◆ THE REQUEST
Within the entries below, find the portion that opens with the line containing "What FreeCAD Python" and closes with the line containing "# the back and". Retype that portion exactly and only.

◆ STORED ROWS
------------------------------------

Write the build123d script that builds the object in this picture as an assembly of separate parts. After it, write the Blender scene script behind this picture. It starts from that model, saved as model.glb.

------------------------------------

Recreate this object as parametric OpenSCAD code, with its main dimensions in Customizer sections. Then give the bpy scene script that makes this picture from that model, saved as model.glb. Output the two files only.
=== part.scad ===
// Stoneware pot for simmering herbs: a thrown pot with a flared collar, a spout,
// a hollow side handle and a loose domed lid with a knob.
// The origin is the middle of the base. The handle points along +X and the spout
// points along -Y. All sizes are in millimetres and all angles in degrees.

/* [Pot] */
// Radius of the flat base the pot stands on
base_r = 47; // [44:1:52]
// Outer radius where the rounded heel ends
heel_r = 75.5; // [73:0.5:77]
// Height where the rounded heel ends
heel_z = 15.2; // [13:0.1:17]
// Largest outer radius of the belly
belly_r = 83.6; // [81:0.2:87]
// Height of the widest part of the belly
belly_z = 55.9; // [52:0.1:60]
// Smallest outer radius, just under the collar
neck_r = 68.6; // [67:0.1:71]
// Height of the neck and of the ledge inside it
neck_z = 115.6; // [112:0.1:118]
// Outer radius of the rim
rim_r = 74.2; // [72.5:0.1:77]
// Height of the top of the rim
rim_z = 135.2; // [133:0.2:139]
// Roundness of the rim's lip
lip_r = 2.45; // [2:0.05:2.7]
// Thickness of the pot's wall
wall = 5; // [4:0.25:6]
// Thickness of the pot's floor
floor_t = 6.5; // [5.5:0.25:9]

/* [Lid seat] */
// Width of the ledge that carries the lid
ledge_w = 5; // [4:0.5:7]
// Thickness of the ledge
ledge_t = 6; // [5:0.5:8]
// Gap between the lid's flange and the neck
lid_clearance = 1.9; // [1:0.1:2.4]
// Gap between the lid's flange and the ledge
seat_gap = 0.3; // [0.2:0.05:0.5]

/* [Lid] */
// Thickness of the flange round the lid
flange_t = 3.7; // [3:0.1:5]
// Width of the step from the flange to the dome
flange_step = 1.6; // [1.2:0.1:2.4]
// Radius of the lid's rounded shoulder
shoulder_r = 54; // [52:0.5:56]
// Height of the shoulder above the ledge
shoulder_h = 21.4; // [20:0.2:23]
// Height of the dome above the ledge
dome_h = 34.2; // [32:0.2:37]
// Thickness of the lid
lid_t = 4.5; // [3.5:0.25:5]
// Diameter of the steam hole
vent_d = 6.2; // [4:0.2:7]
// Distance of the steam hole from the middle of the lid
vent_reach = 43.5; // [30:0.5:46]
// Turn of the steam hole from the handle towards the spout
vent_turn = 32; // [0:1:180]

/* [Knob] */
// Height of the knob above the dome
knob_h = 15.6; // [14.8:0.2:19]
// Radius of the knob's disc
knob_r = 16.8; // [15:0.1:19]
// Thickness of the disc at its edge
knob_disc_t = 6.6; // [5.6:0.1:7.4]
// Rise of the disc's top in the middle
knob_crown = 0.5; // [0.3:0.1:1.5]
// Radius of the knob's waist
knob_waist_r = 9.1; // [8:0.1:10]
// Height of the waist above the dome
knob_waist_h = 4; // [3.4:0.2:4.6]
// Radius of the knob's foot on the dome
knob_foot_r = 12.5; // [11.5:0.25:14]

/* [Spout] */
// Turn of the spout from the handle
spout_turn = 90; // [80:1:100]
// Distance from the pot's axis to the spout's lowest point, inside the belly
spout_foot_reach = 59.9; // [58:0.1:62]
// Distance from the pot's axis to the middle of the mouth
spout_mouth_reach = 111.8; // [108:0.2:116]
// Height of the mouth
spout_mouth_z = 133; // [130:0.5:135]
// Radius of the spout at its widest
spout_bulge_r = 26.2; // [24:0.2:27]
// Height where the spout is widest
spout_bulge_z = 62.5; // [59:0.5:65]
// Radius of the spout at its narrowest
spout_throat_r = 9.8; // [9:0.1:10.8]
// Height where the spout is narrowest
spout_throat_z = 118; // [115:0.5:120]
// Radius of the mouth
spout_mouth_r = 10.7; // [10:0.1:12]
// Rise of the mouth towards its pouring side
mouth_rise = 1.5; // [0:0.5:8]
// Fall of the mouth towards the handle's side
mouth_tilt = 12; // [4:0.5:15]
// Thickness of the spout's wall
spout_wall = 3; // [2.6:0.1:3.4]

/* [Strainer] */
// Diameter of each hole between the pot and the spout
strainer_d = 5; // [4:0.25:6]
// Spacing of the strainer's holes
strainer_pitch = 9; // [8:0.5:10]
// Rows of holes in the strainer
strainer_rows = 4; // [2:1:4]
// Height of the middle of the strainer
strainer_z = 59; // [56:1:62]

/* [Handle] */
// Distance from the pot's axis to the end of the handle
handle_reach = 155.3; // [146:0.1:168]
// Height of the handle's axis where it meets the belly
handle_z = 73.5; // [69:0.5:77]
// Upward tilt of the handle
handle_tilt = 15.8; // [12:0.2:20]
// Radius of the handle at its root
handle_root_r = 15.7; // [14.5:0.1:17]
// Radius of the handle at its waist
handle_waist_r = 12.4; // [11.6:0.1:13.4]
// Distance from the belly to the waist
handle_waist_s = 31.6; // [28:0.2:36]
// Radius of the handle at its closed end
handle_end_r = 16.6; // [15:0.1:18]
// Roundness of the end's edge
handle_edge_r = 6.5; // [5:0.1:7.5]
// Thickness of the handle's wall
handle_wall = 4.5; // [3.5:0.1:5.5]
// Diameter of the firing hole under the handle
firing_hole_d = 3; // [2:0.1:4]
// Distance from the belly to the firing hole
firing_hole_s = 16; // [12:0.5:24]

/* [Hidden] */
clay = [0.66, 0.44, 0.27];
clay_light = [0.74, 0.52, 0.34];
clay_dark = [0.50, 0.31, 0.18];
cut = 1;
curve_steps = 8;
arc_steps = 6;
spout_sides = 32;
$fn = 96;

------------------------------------

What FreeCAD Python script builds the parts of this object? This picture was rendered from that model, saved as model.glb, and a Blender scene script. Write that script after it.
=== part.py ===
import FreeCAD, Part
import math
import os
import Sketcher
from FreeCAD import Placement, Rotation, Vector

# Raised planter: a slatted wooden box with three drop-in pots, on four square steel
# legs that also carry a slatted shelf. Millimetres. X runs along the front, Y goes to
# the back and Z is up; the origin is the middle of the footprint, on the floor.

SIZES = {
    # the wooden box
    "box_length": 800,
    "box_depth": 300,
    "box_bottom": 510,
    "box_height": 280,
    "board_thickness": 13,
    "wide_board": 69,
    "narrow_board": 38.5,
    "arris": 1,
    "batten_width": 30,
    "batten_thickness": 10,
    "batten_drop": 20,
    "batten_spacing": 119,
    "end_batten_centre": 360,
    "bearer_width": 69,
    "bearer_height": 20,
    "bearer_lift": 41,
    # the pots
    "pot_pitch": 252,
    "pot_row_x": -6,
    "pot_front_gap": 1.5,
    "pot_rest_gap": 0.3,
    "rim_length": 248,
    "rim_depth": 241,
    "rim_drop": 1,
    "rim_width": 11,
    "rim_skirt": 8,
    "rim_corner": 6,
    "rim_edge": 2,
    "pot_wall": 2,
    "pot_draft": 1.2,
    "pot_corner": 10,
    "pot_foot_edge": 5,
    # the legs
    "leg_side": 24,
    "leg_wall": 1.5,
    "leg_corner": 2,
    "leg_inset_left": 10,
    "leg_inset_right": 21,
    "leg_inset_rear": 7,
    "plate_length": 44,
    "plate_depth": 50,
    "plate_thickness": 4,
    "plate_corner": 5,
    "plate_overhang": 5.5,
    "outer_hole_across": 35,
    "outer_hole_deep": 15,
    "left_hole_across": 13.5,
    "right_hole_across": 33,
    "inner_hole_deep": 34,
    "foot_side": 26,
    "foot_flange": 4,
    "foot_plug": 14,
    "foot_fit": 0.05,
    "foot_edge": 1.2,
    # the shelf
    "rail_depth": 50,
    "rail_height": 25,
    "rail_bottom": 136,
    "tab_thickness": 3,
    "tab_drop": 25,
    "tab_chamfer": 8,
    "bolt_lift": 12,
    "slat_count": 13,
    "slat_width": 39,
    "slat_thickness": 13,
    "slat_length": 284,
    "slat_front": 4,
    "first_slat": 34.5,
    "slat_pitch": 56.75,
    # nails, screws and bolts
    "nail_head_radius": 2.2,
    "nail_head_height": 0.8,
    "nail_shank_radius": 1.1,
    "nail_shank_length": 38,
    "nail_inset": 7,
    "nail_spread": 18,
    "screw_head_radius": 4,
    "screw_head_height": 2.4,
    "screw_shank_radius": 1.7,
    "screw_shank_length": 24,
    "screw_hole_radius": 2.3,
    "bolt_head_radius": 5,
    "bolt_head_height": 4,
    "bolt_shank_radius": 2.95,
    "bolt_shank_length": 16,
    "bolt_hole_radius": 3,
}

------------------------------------

◆ THE REPLY
What FreeCAD Python script builds the parts of this object? This picture was rendered from that model, saved as model.glb, and a Blender scene script. Write that script after it.
=== part.py ===
import FreeCAD, Part
import math
import os
import Sketcher
from FreeCAD import Placement, Rotation, Vector

# Raised planter: a slatted wooden box with three drop-in pots, on four square steel
# legs that also carry a slatted shelf. Millimetres. X runs along the front, Y goes to
# the back and Z is up; the origin is the middle of the footprint, on the floor.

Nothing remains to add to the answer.